[Task goal]
Locate every line below that contains the word "grip" and copy it.

○ ○ ○ ○

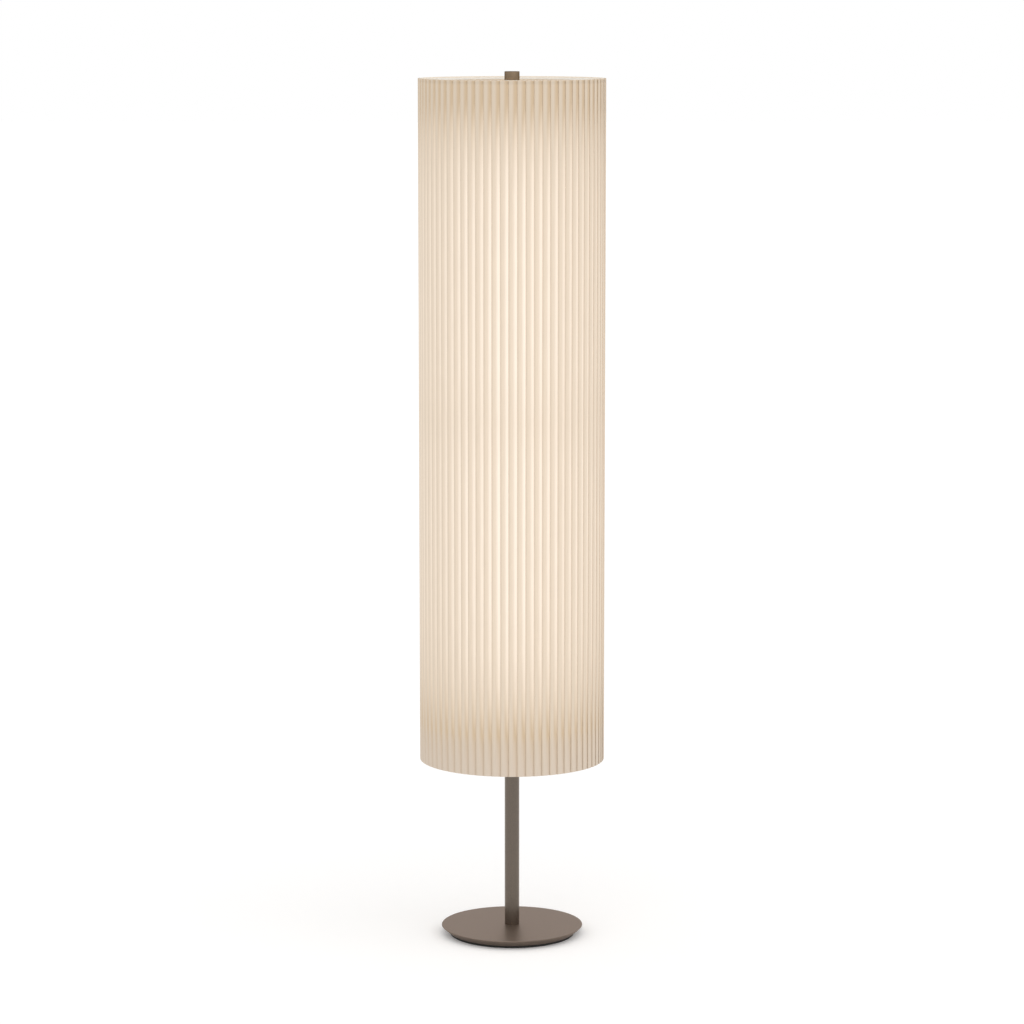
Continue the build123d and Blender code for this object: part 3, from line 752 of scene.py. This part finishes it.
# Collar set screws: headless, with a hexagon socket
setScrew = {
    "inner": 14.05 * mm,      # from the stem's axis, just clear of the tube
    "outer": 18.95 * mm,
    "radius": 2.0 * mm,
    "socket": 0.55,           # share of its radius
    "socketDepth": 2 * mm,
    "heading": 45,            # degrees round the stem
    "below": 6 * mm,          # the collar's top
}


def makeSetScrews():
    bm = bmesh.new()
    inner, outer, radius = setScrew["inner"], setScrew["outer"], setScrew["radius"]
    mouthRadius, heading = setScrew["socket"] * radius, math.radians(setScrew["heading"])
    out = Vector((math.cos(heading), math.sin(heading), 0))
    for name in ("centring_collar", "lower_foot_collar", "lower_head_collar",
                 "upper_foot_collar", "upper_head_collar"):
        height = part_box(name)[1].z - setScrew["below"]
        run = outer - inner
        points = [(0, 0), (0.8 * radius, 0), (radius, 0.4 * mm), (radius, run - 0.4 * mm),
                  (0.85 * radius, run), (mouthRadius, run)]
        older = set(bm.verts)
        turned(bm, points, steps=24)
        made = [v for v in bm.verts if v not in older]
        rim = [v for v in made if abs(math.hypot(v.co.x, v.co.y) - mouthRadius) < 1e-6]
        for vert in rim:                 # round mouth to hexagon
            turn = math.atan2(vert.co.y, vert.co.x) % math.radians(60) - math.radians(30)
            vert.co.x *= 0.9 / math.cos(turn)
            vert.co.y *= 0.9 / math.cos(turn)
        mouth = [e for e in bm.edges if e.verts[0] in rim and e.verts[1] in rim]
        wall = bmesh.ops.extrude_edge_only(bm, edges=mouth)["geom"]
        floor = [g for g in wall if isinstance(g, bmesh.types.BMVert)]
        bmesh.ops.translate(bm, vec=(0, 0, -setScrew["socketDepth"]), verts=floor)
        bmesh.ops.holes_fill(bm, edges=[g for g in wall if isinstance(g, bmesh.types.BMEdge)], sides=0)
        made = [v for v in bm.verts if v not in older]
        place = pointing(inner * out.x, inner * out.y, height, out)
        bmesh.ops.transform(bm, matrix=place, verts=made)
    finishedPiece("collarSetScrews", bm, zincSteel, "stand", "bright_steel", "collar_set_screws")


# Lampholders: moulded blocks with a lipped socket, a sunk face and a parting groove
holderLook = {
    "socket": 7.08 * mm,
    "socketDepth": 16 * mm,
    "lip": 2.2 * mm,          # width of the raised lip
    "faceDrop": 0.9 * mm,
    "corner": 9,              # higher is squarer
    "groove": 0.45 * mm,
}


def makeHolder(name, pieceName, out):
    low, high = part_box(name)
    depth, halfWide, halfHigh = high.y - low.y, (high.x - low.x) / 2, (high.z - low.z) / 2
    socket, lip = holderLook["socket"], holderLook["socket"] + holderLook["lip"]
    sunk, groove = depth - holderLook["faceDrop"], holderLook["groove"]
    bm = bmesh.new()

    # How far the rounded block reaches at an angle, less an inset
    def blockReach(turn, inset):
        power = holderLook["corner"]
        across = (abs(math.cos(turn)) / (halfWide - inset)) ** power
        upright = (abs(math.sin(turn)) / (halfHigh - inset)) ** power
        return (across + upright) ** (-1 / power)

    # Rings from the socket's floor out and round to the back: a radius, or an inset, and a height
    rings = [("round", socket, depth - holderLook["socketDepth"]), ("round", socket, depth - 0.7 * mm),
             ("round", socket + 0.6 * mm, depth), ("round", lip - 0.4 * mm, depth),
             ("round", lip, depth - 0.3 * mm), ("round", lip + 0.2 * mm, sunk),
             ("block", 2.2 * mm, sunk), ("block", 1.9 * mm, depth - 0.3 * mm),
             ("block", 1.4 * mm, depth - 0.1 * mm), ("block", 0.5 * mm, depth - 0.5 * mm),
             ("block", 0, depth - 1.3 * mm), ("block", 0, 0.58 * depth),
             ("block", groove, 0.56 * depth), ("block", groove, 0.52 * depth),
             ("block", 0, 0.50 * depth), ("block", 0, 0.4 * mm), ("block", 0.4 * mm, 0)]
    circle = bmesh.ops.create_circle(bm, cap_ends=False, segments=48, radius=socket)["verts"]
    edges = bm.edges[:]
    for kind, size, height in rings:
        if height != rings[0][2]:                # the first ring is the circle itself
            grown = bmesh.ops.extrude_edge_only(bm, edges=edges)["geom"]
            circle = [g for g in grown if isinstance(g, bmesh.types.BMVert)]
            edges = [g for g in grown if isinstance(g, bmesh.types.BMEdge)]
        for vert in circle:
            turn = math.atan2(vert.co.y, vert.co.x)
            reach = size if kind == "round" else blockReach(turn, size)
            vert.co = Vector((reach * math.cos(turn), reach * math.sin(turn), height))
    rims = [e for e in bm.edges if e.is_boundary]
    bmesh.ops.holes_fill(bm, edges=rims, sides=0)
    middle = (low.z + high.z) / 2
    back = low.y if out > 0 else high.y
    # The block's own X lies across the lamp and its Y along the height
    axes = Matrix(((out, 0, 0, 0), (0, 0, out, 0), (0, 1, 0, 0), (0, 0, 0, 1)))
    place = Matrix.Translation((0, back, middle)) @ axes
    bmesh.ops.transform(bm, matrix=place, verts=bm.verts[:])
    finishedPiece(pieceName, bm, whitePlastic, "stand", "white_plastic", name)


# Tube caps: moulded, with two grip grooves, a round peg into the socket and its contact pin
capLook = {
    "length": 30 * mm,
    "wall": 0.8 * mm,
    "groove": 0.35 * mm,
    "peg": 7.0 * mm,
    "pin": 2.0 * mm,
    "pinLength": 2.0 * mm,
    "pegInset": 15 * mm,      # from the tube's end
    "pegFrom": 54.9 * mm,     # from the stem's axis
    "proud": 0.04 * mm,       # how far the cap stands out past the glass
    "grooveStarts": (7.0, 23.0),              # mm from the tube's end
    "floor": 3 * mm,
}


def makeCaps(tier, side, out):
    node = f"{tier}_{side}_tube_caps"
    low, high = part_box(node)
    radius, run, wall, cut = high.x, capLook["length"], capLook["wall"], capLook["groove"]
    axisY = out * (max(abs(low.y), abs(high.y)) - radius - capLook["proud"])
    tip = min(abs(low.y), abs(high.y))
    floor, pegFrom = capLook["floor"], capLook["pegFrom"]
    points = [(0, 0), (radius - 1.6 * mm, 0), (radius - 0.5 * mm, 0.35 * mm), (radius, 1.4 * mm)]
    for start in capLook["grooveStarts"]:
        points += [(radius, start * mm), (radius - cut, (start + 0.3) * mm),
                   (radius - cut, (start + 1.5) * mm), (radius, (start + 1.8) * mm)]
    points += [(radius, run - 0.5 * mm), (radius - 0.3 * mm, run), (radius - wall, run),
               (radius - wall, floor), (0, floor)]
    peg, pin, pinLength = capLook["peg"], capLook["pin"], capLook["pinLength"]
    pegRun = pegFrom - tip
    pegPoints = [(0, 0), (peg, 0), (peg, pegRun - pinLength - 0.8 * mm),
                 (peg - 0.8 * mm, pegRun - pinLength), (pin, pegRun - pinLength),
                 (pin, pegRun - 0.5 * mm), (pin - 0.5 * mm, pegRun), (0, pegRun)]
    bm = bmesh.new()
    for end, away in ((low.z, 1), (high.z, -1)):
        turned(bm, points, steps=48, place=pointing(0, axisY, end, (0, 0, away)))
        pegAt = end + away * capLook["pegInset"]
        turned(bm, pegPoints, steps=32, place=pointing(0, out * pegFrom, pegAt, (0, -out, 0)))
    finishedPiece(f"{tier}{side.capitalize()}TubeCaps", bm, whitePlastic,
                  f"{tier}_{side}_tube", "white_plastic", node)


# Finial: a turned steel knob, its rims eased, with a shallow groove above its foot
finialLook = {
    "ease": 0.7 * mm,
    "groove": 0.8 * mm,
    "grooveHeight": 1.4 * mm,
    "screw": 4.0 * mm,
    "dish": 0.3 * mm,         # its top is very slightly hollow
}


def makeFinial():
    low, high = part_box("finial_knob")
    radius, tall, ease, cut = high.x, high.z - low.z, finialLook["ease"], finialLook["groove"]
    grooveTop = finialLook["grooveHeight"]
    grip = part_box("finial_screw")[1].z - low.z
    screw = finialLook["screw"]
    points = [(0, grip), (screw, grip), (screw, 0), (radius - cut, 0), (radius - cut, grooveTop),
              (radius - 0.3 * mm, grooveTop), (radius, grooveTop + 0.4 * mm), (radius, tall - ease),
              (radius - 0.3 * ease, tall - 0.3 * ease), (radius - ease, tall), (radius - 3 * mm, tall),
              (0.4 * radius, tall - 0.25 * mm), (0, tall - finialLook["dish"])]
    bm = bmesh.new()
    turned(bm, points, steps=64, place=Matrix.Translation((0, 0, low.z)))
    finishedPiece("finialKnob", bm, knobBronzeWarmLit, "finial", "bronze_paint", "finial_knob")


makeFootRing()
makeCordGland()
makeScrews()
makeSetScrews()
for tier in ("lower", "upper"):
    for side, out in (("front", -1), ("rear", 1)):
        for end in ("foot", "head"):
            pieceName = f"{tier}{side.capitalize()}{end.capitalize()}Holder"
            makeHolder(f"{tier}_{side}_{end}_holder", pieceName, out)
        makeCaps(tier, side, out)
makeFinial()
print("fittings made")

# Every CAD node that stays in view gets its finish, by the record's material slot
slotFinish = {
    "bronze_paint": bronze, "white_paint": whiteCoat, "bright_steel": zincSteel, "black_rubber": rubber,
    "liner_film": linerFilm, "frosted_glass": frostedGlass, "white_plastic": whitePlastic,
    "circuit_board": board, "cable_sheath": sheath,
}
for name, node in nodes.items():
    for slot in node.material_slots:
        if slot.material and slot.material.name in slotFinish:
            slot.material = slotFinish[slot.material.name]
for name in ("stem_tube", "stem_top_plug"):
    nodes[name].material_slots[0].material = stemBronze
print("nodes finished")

○ ○ ○ ○

[Exercise answer]
# Tube caps: moulded, with two grip grooves, a round peg into the socket and its contact pin
    grip = part_box("finial_screw")[1].z - low.z
    points = [(0, grip), (screw, grip), (screw, 0), (radius - cut, 0), (radius - cut, grooveTop),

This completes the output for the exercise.